One still untapped area is the workplace, MacQuarrie said. It’s a good place to provide information, resources and support when it comes to domestic violence, particularly because in some abusive relationships, work may be the only place victims are allowed to go alone.
A supportive workplace can make a significant difference to a woman who is trying to leave a relationship or find some means of help, she said.
“We know this. This is not speculation. We have survivors who are really vocal about what it means to have or not have support from workplace. We spend so much time there and it is so critical to our well-being to have jobs and the ability to do good work.”

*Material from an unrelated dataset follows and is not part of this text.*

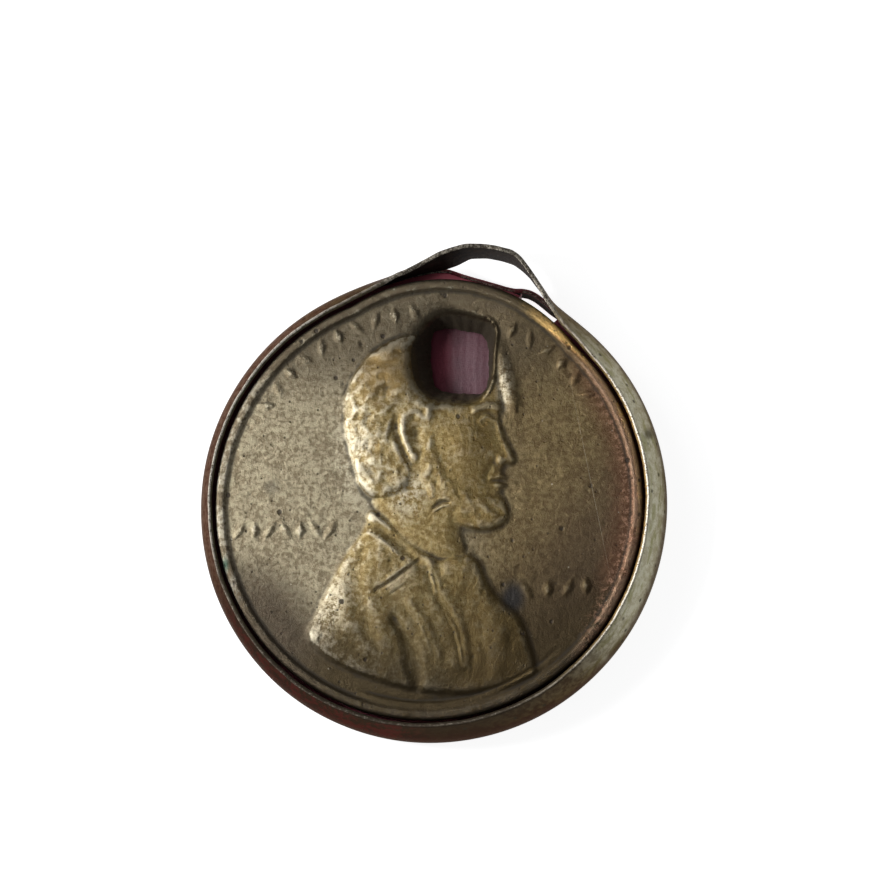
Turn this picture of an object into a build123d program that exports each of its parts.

A significant improvement, MacQuarrie said, would be legislative change to provide paid leave for someone experiencing domestic violence — funds to be used toward counselling, moving, going to court and more.
This is important, she said, because employment status can have a major effect on someone’s ability to leave a relationship.
Jaffe stressed that domestic violence that doesn’t end in homicide can still leave the victims — including children — with long-term mental and physical damage.
“If someone is being stalked by an ex-partner who is threatening them, has threatened them repeatedly in the past, you have think about quality of life for that victim,” he said. “It may be a homicide or it may be a death by a thousand cuts.”
Shamji, who hasn’t yet had a bail hearing, returns to court Jan. 26. A trial date has not yet been set for Allen.